Q: How do Denmark and Norway's share savings accounts compare?

Both countries have dedicated share savings accounts, but they differ significantly. Denmark: aktiesparekonto (ASK). Annual contribution limit: DKK 135,900 (2026). Tax rate: 17% on gains — far lower than Denmark's normal aktieavance rate of 27%/42%. Income (dividends) inside the ASK also taxed at 17%. No CGT on disposal within ASK. Norway: aksjesparekonto (ASK). Annual contribution limit: NOK 1,000,000. No limit on the account balance. Gains and dividends inside are not taxed annually — they accumulate tax-free until withdrawal. On withdrawal: 37.84% effective CGT applies (27% basic rate × 1.72 adjustment). Shield deduction (skjermingsfradrag): a risk-free return allowance reduces the taxable gain each year. For smaller portfolios below the Danish limit: Denmark's 17% flat rate beats Norway's 37.84%. For large portfolios: Norway's unlimited ASK with tax deferral wins — deferral creates significant compounding benefits despite the higher rate on eventual withdrawal.

Q: Can a Norwegian move to Denmark to avoid the wealth tax?

Yes — and this has been a notable trend. High-net-worth Norwegians (particularly those holding unlisted company shares that attract wealth tax at potentially overvalued assessments) have emigrated to Denmark, Sweden, Switzerland, and other countries to escape Norway's wealth tax. Norway's exit tax rules (Section 10-70 Skatteloven): if you have unrealised capital gains on shares exceeding NOK 500,000, an exit tax is triggered on departure. The exit tax uses a 37.84% effective rate. However, Norway and Denmark have a Double Tax Agreement — and Norway's exit tax on departure to another EEA country (Denmark is not EEA but is a Nordic neighbour) may be deferred if you remain in Denmark for 12+ years without realising the gains. Practical steps for Norwegian high-net-worth individuals: (1) Obtain valuations of unlisted company shares before departure. (2) Apply for exit tax deferral if applicable. (3) Establish genuine Danish residence (family ties, housing, employment). (4) Note: Norwegian wealth tax on departure year is pro-rated to the period of Norwegian residence.

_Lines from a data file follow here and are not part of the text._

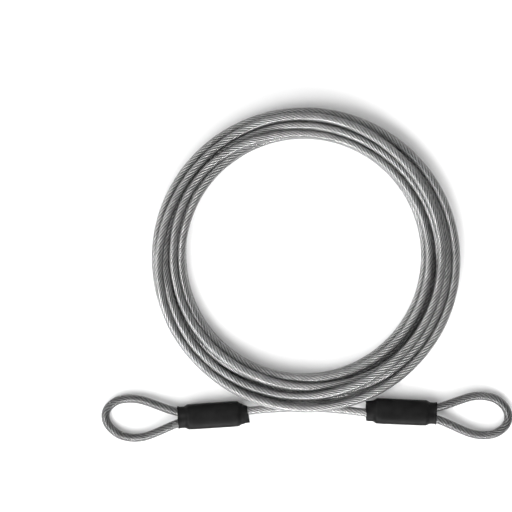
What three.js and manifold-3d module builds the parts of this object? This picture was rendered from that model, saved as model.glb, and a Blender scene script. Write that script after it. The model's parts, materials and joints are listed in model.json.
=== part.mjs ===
// Looped-end security cable: a coiled, clear-jacketed wire rope with an eye at each end.
// Each eye is closed by a double-bore ferrule under a black shrink sleeve.
// Millimetres, +Z up. The coil and both sleeves lie on the plane z = 0. The origin is the middle of the
// footprint, so the coil's centre stands a little to the +Y side of it.

import * as THREE from 'three';
import { mergeVertices } from 'three/addons/utils/BufferGeometryUtils.js';
import Module from 'manifold-3d';

// Cable: six outer strands laid right-handed round a core strand, in a clear jacket
const cableDiameter = 9.5;
const cableRadius = cableDiameter / 2;
const strandDiameter = 1.8;
const strandCount = 6;
const strandCentreRadius = 2.2;
const strandLay = 36;
const jacketBoreRadius = 3.45;
const jacketLegRadius = 4.6;

// Coil: the outer shape of nine turns, two to three layers deep
const coilCentre = new THREE.Vector3(0, 17.4, 0);
const coilOuterRadius = 174.8;
const coilInnerRadius = 130.5;
const coilHeight = 26;
const coilEdgeRound = 7;
const coilSides = 60;

// Sleeve and ferrule, measured along (a), across (w) and up from the sleeve's middle
const sleeveLength = 80;
const sleeveStraight = 55;
const sleeveWidth = 29.2;
const sleeveThickness = 18;
const sleeveRamp = 6.5;
const sleeveStep = 2.6;
const loopCollarWidth = 25.4;
const tailCollarWidth = 22.6;
const sleeveWall = 1.1;
const sleeveHeight = sleeveThickness / 2;
const ferruleLength = 54;
const ferruleClearance = 0.35;
const ferruleBevel = 1.5;
const ferruleBoreRadius = 4.95;
const legOffset = 5.2;
const touchGap = 0.3;

// Eye loop: its centreline from the ferrule's outer face, as distance along and half spread across
const loopHalf = [
  [27.3, 5.2], [33.5, 5.4], [40, 6.5], [46, 8.3], [53, 10.9], [60, 13.7], [67, 16.5], [74, 19.1],
  [81, 21.1], [91, 22.3], [100, 21.6], [107, 19.8], [112.5, 16.6], [118, 11.6], [121.5, 5.6], [122.4, 0],
];
const loopDrop = 4.15;

// Each end: where its sleeve lies from the coil's centre, which way it points, and its live leg's side.
// The left tail runs in along the ground plane. The right one comes down from the coil's second layer.
const ends = [
  {
    side: 'left',
    sleeve: [-106.7, -178.9],
    heading: 183.7,
    loopLean: -5.7,
    liveSide: -1,
    tail: [[-66.9, -173.6, 8.6], [-60, -173.2, 7.7], [-55, -172.8, 6.9], [-48, -172.3, 5.9],
      [-40, -171.8, 5.1], [-30, -171.4, 4.8]],
  },
  {
    side: 'right',
    sleeve: [106.9, -175],
    heading: -2.4,
    loopLean: -1.6,
    liveSide: -1,
    tail: [[67, -175.9, 8.8], [60, -175.1, 8.9], [55, -174.5, 9.2], [48, -173.6, 10],
      [40, -172.6, 11.1], [30, -171.8, 12.4]],
  },
];
const liftPivotFromCentre = 55;

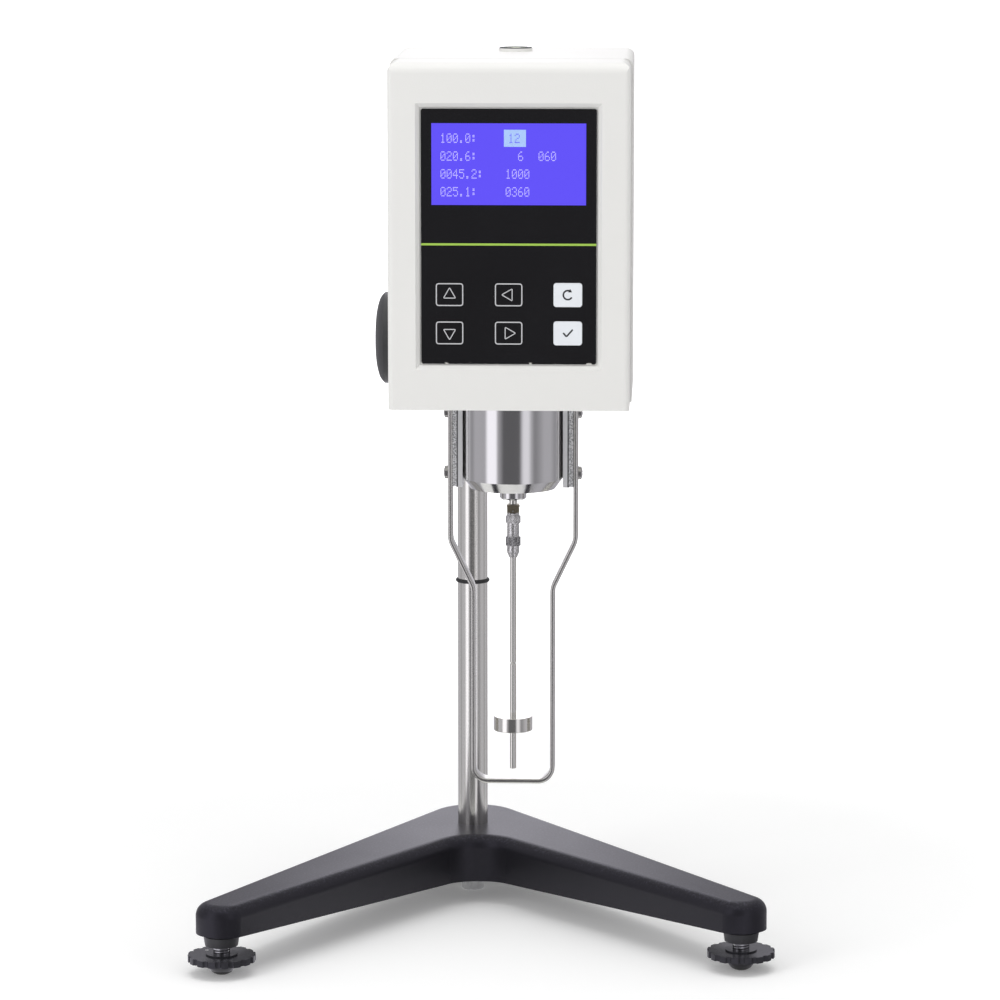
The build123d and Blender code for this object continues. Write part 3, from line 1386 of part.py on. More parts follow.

Q: What are the pension system differences between Denmark and Norway?

Both countries have three-pillar pension systems, but they differ substantially. Denmark: (1) Folkepension (state pension): flat-rate universal pension from age 67 — approximately DKK 102,000/year single (2026). (2) ATP (Arbejdsmarkedets Tillægspension): mandatory supplementary pension via employer — flat-rate defined contribution (~DKK 3,888/year employer + employee). (3) Occupational pension (arbejdsgiverbetalt): typically 12%–17% of salary (employer + employee), mandatory in most collective agreements. Individual pension savings: aldersopsparing (no deduction, tax-free withdrawal), ratepension (deductible, taxed on withdrawal), livrente (deductible, taxed). Norway: (1) Alderspensjon (state pension, Folkepensjon): income-related, based on lifetime earnings — up to NOK 295,000+/year at maximum accrual. (2) Obligatorisk tjenestepensjon (OTP): mandatory employer occupational pension — minimum 2% of salary, typically 3%–6%. (3) Individual pension (IPS): NOK 15,000/year deductible. For high earners: Norway's higher state pension accrual (based on lifetime earnings) beats Denmark's flat-rate folkepension. For occupational pensions: Denmark's workplace pension schemes (12%–17% of salary) are significantly more generous than Norway's minimum 2% OTP.